全人代でインパクトのある対策を打ち出せるか(C)EPA=時事

 

 新型コロナウイルス感染症収束後の中国経済はV字回復するのか、世界が注視している。

 中国政府は「コロナ戦勝利」宣言とともに経済活動再開をアピールし、「景気は3月には上向き始めた」と主張する。4月17日に発表した今年1-3月期の「マイナス6.8%」成長も、最悪の状況を率直に示し、反転上昇を強調する狙いだろう。

 だが経済対策は、企業向け融資拡大や利下げなどの金融政策と、企業の社会保障費や税の減免といった救済対応中心で、2008年のリーマンショック直後の4兆元(当時約57兆円)投資のような迫力ある需要拡大策はない。

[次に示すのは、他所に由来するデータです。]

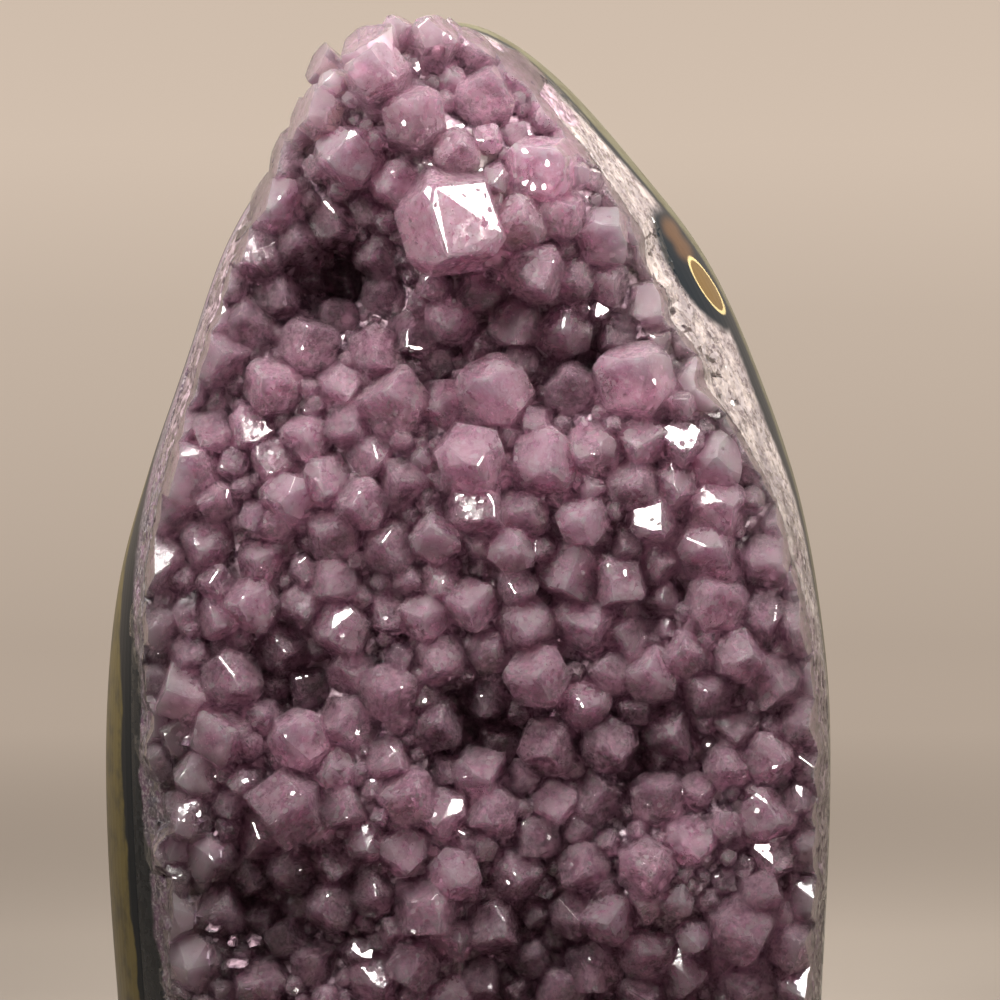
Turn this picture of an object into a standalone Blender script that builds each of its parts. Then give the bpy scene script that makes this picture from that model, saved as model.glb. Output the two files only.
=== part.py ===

 製造業は生産を再開しているが、消費が凍り付いたままでは在庫の山を築くだけになる。

 現金給付など大胆な家計支援と消費振興に軸足を置く日米欧と比べ、中国の対策はかけ声ばかりで力強さが感じられない。

組み合わさった「政府演出」と「企業思惑」

 5月1日の労働節休暇の初日、上海の繁華街「南京西路」にある「ユニクロ」の旗艦店は、開店10周年の記念セールもあって「三密」そのものの大混雑だった。「コロナは終わった」というのが大半の市民の受け止め方で、店に賑わいは戻りつつある。